While my palm is between her hands, Carmen’s opposite hand reaches up, almost like a magnet getting pulled to an anchor. The blood stops as her head snaps back. A bright light seems to come out of Carmen as if she had a firework explode from under her skin. My eyes flinch back, wincing, trying to pull my hand away from her. She doesn’t let either of us move away; she holds tight.
Her eyes suddenly open. They are now white. There is no separation in her eye now as they seem to glow from within. “You’re looking much better than the last time I saw you. We have been meeting about you. So many changes are taking place, and not all of us are sure about you.” Everything blurs around us, almost like nothing else exists except this conversation. “You have to train your body to contain more than it should. There is room; you just have to work from there. If not…” She laughs, her voice changing even more into something it wasn’t. “...then you’re not the one we think you are, and I will get to keep you.”
The wind stops, and Constantine and Simon seem almost frozen. Time has stopped around me. I blink, feeling the energy shift again, and everything seems to restart. Carmen pulls her hands away from mine, putting them to her face. She winces as she pinches her eyes closed. “Whoa, that felt off.” Carmen shakes her head. “Never had a reading feel like that.” She points to her arm. “Look, goosebumps.”
She isn’t the only one, but it’s something I don’t repeat out loud. It seems like something that I should play close to the chest. All I can do is shrug at her because I do not know how they normally go.
We both lean forward, looking at the blood, trying to interpret what they mean. I see symbols and blood, nothing more. “Umm. This acts like you have three majors and a touch of one?” She shakes her head as if that doesn’t seem right. “Caster and shifter are full gifts? But is your demon even fuller? Vampire is there, but not?” Carmen looks up at me, her eyes fearful, and gives me a weak smile. “Whatever happened, I am sorry.”
“What else does it say?” I am trying to move on from this. Simon and Constantine are treating me like I will implode at any time. I don’t want them picking up anything else they should worry about.
“Clairvoyant, empathic, and telepathic are your main branches that split off from there. Have you been hearing anyone’s thoughts? Seeing visions? Glimpses when touching anything.”
I feel all of their eyes on me. Every part of me is screaming to keep my death and whoever just used Carmen as their puppet a secret, at least for now. “The nurses and the beige lady, their thoughts almost felt like they were talking to me in my head.”

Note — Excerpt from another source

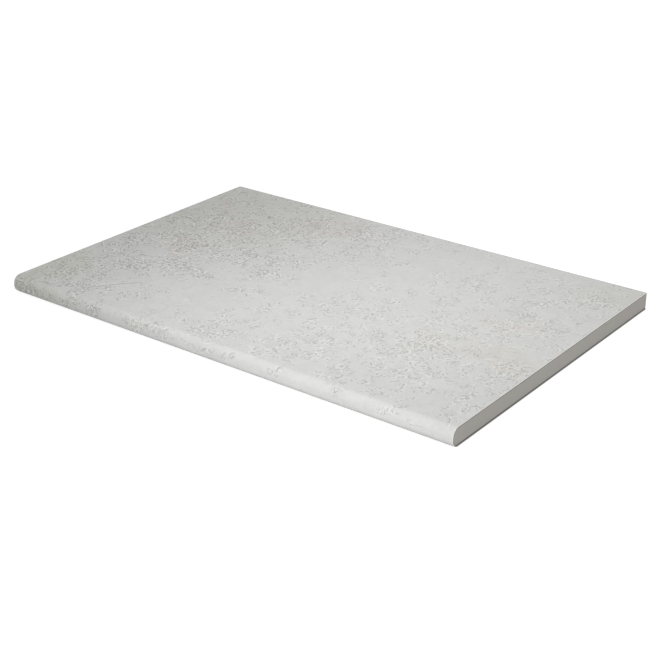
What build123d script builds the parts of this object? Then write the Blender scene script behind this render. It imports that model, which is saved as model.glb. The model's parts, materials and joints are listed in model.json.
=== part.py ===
from build123d import *
from math import atan2, degrees, floor
import os

# Bullnose tile: one slab of pressed and fired porcelain, with one long edge rounded over into a nose.
# X runs along the nose, Y from the nose back to the square edge, and Z up from the bedding face.
# The origin is the middle of the underside. All sizes are in millimetres.

# The slab
tile_length = 600.0
tile_width = 400.0
tile_thickness = 20.0

# The nose: two rounds with a short upright flat between them, its middle a little below the slab's
nose_flat = 2.5
nose_flat_drop = 0.75

# The small bevel ground along the square edges and round both ends of the nose
arris = 0.5

# The keying relief pressed into the underside: shallow square cells between ribs, where the mortar grips
cell_mouth = 20.0
cell_rib = 4.0
cell_depth = 0.8
cell_draft = 1.0
plain_border = 12.0

# The rounds take up what the flat leaves of the thickness, above it and below it
nose_top_radius = tile_thickness / 2 + nose_flat_drop - nose_flat / 2
nose_bottom_radius = tile_thickness / 2 - nose_flat_drop - nose_flat / 2

nose_y = -tile_width / 2
back_y = tile_width / 2


def slab():
    """The section, square at the back and rounded at the nose, run out along the tile's length.

    The edges round both ends and along the back are then eased by the arris.
    """
    with BuildPart() as body:
        with BuildSketch(Plane.YZ.offset(-tile_length / 2)):
            with BuildLine():
                lower_centre = (nose_y + nose_bottom_radius, nose_bottom_radius)
                lower_round = CenterArc(lower_centre, nose_bottom_radius, 270, -90)
                upper_centre = (nose_y + nose_top_radius, tile_thickness - nose_top_radius)
                upper_round = CenterArc(upper_centre, nose_top_radius, 180, -90)
                Line(lower_round @ 1, upper_round @ 0)
                Polyline(upper_round @ 1, (back_y, tile_thickness), (back_y, 0), lower_round @ 0)
            make_face()
        extrude(amount=tile_length)
        end_outlines = body.edges().group_by(Axis.X)[0] + body.edges().group_by(Axis.X)[-1]
        back_edges = body.edges().filter_by(Axis.X).group_by(Axis.Y)[-1]
        chamfer(end_outlines + back_edges, arris)
    return body.part


def keying_cell():
    """One shallow cell, wider at its mouth so that the press lets go of it."""
    wall_slope = degrees(atan2(cell_draft, cell_depth))
    with BuildPart() as cell:
        with BuildSketch():
            Rectangle(cell_mouth, cell_mouth)
        extrude(amount=cell_depth, taper=wall_slope)
    return cell.part


def cells_along(flat_length):
    """How many cells a stretch of flat underside holds, with a plain border left at both its ends."""
    pitch = cell_mouth + cell_rib
    return floor((flat_length - 2 * plain_border + cell_rib) / pitch)


def bullnose_tile():
    """The slab with its field of cells, centred on the flat part of the underside."""
    flat_front_y = nose_y + nose_bottom_radius
    pitch = cell_mouth + cell_rib
    columns = cells_along(tile_length)
    rows = cells_along(back_y - flat_front_y)
    with BuildPart() as tile:
        add(slab())
        with Locations((0, (flat_front_y + back_y) / 2, 0)):
            with GridLocations(pitch, pitch, columns, rows):
                add(keying_cell(), mode=Mode.SUBTRACT)
    return tile.part


os.makedirs("parts", exist_ok=True)
export_step(bullnose_tile(), "parts/bullnose_tile.step")
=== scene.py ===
# %% [markdown]
# A bullnose tile is one slab of pressed and fired porcelain with one long edge rounded over, its
# nose. The top and the nose carry a printed, matt glaze that looks like pale limestone. The ends,
# the back and the underside are the bare body. So the slab is one swept shape, and most of the
# work goes into its finishes.
#
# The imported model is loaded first, as a fixed frame that the slab's box is taken from.

# %% Load the frame
import json
from math import cos, floor, pi, radians, sin, sqrt

import bmesh
import bpy
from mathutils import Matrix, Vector

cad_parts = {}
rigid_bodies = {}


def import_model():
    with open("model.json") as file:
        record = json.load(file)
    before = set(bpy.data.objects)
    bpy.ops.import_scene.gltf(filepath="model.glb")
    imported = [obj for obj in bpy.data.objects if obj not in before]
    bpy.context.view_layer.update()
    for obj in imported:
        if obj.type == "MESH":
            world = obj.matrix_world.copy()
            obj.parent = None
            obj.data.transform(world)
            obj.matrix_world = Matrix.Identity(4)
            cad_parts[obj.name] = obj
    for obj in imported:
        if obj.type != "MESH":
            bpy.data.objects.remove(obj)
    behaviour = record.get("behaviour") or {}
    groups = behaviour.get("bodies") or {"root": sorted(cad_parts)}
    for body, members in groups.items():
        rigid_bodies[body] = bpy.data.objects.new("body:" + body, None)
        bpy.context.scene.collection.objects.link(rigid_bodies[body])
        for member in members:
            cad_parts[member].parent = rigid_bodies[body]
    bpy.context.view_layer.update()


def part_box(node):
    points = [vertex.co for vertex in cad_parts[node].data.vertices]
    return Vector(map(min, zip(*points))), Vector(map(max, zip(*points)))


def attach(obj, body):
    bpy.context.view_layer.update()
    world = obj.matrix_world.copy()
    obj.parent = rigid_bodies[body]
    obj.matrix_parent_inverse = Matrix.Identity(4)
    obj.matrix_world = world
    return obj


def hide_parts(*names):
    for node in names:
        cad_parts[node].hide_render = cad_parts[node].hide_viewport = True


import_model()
slab_low, slab_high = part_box("bullnose_tile")
slab_length, slab_width, slab_thickness = slab_high - slab_low
MM = 0.001
print("slab in mm:", [round(size / MM, 2) for size in (slab_length, slab_width, slab_thickness)])

# %% [markdown]
# Every colour is written as the hex value that a paint chart or a picture would give. Blender
# mixes light in linear values, so one function turns the written colour into those.
#
# A second function adds one node to a tree. Its inputs may be plain values or another node's
# output, which is then linked. With it a tree reads from top to bottom like a recipe. A third
# empties the tree that a new material or world starts with.

# %% Three helpers: colours, nodes and empty trees
def colour(hex_code):
    """A written sRGB colour as linear red, green, blue and alpha."""
    channels = [int(hex_code[i:i + 2], 16) / 255 for i in (1, 3, 5)]
    linear = [c / 12.92 if c <= 0.04045 else ((c + 0.055) / 1.055) ** 2.4 for c in channels]
    return (*linear, 1.0)


def add_node(tree, kind, inputs=None, **settings):
    """Add a node, set its properties, then fill or link its inputs, by name or by number."""
    node = tree.nodes.new(kind)
    for name, value in settings.items():
        setattr(node, name, value)
    for key, value in (inputs or {}).items():
        if isinstance(value, bpy.types.NodeSocket):
            tree.links.new(value, node.inputs[key])
        else:
            node.inputs[key].default_value = value
    return node


def empty_tree(owner):
    """The node tree of a material or a world, with nothing in it yet."""
    owner.use_nodes = True
    owner.node_tree.nodes.clear()
    return owner.node_tree


print("the written grey #808080 is", round(colour("#808080")[0], 3), "of white in light")

# %% [markdown]
# The camera comes next, because it decides how large anything shows. The slab's straight edges
# give it away: they meet the picture at angles that only one lens, height and turn explain. The
# camera looks 37.5 degrees round from the nose's front, 24.6 degrees above the floor, from
# 1.58 metres, through a lens of 77 mm on a 36 mm sensor. It stands a little below the line to
# the slab's middle, which lifts the slab in the picture without tilting or shifting the lens.

# %% Camera
camera_azimuth = radians(37.5)
camera_elevation = radians(24.645)
camera_distance = 1.5832
camera_drop = 0.0373
camera_left = 0.0008
lens_length = 77.055
sensor_width = 36

back = Vector((
    sin(camera_azimuth) * cos(camera_elevation),
    -cos(camera_azimuth) * cos(camera_elevation),
    sin(camera_elevation),
))
right = Vector((cos(camera_azimuth), sin(camera_azimuth), 0))
up = back.cross(right)

camera_data = bpy.data.cameras.new("photo_camera")
camera_data.lens = lens_length
camera_data.sensor_width = sensor_width
camera = bpy.data.objects.new("photo_camera", camera_data)
bpy.context.scene.collection.objects.link(camera)
camera.location = (slab_low + slab_high) / 2 + back * camera_distance - up * camera_drop
camera.location -= right * camera_left
camera.rotation_euler = back.to_track_quat("Z", "Y").to_euler()
bpy.context.scene.camera = camera
print("camera stands at", [round(c, 3) for c in camera.location])

# %% [markdown]
# The slab follows a rule: one outline run out along a straight line. It could be a box with a
# bevel, but the nose has two rounds of different radius and a flat between them, and a bevel
# gives only one. Geometry Nodes states the rule directly. A rectangle gets its two front corners
# filleted, the top one larger, and Curve to Mesh runs it out and closes its ends.
#
# The underside of a pressed tile is a field of shallow square cells between ribs, where mortar
# grips. The same tree makes one tapered cell, repeats it on a grid of points and cuts it out.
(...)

Simon nods. “Yeah, Lydia was spooked. The weaker the magic is in a person or, the more distracted they are, the easier it is to penetrate someone’s mind. Sometimes, people don’t mean to project them.” He pulls the collar of his shirt to the side, showing a tattoo of some kind. “Most of us have wards in place to prevent. Some refuse, depending on their power levels. Some don’t care.”
My heart slightly feels like it’s sinking. “Yeah, sign me up for those.” The thought of emotionally being on guard all the time sounds exhausting. I am so behind on any part of my powers. Being overtaken my first few days in Black Rose sounds like something will happen. I have a feeling that it will not be a walk in the park.

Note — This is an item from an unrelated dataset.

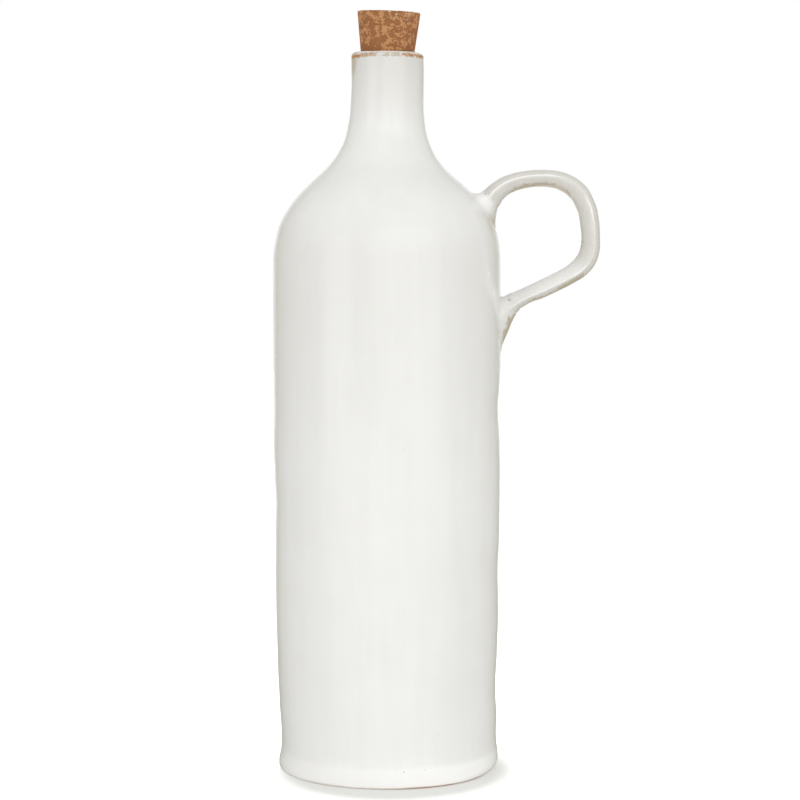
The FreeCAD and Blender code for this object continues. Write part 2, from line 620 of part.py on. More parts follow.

Constantine nods. “Did you see anything when you touched her?”
“There is something that seems to have wrapped itself around her. I can’t see past it.” She shakes her head. Her hands slightly tremble as she looks down at the tray. “I would like to do other readings sometime. But it's something I need to reflect on.”

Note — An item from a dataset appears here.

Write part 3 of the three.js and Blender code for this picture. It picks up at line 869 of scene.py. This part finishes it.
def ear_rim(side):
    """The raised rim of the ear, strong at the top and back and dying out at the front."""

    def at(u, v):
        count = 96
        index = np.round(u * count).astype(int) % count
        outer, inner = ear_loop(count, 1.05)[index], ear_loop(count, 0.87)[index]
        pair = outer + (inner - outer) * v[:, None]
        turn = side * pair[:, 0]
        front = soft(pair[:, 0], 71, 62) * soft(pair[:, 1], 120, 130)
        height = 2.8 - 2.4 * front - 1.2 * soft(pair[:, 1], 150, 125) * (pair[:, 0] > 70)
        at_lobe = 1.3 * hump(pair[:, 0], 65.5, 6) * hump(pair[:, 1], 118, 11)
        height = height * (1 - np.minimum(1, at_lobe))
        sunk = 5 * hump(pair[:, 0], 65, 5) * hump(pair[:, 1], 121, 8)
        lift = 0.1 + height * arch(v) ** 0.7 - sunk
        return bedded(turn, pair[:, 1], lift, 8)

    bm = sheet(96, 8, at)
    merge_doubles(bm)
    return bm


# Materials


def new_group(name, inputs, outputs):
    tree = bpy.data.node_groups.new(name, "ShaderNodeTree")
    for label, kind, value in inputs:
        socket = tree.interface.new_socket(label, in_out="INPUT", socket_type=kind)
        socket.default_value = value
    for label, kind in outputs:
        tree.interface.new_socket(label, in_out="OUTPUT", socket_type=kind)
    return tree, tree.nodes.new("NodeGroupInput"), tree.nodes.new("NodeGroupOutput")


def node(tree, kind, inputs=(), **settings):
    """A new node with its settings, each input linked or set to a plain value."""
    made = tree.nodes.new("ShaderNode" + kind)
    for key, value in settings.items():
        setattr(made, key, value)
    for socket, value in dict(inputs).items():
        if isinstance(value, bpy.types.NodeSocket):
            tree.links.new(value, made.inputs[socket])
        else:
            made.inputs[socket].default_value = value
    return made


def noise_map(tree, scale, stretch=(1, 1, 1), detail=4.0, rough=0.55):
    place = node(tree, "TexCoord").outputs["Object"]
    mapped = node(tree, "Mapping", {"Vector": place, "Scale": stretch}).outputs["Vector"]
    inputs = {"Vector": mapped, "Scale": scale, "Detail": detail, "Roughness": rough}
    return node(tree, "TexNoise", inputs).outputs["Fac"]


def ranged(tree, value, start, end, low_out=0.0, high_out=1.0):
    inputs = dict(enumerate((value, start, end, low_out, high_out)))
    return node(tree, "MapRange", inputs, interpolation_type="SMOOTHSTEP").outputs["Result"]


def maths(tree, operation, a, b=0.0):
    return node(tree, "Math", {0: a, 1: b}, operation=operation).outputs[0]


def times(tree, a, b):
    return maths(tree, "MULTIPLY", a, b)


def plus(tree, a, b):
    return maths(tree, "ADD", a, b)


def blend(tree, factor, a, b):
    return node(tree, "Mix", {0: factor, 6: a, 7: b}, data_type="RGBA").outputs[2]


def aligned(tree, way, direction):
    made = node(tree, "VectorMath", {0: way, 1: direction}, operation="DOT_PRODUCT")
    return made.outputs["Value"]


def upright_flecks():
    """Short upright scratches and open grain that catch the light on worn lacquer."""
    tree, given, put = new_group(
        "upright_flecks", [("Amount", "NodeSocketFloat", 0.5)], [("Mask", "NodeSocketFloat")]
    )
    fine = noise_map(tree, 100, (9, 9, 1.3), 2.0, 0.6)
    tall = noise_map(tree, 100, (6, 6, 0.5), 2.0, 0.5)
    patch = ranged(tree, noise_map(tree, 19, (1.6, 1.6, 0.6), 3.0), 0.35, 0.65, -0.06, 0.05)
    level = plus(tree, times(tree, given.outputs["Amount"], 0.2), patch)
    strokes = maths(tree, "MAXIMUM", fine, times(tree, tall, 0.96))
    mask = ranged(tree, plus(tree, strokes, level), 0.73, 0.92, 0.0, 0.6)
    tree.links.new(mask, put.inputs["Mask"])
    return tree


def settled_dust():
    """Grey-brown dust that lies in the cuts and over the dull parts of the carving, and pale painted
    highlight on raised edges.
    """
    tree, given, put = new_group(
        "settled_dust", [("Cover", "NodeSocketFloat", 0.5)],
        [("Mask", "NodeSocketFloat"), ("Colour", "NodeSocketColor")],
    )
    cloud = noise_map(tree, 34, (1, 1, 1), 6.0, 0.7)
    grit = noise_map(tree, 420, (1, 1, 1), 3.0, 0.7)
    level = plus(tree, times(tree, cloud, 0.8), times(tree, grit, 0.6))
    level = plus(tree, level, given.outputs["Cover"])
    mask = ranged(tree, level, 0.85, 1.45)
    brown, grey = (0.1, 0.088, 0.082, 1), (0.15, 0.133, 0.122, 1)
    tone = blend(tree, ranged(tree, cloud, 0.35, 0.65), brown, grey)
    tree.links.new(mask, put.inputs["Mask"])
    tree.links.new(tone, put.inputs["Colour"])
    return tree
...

Simon looks at Carmen with concern. “Are you okay? Do you need help with getting home?”
She gives him a small smile. “No need to fret over me.” Her gaze moves to mine before smiling sadly again. “I am sorry that I can’t be more help. That took it out of me.” Guilt eats at me, but my intuition screams to keep it quiet. It doesn’t seem like something we should share. My shadows and I agree with that, at least.
With a nod, I watch her leave. Simon walks her out, and I am left with Constantine. “What’s next?”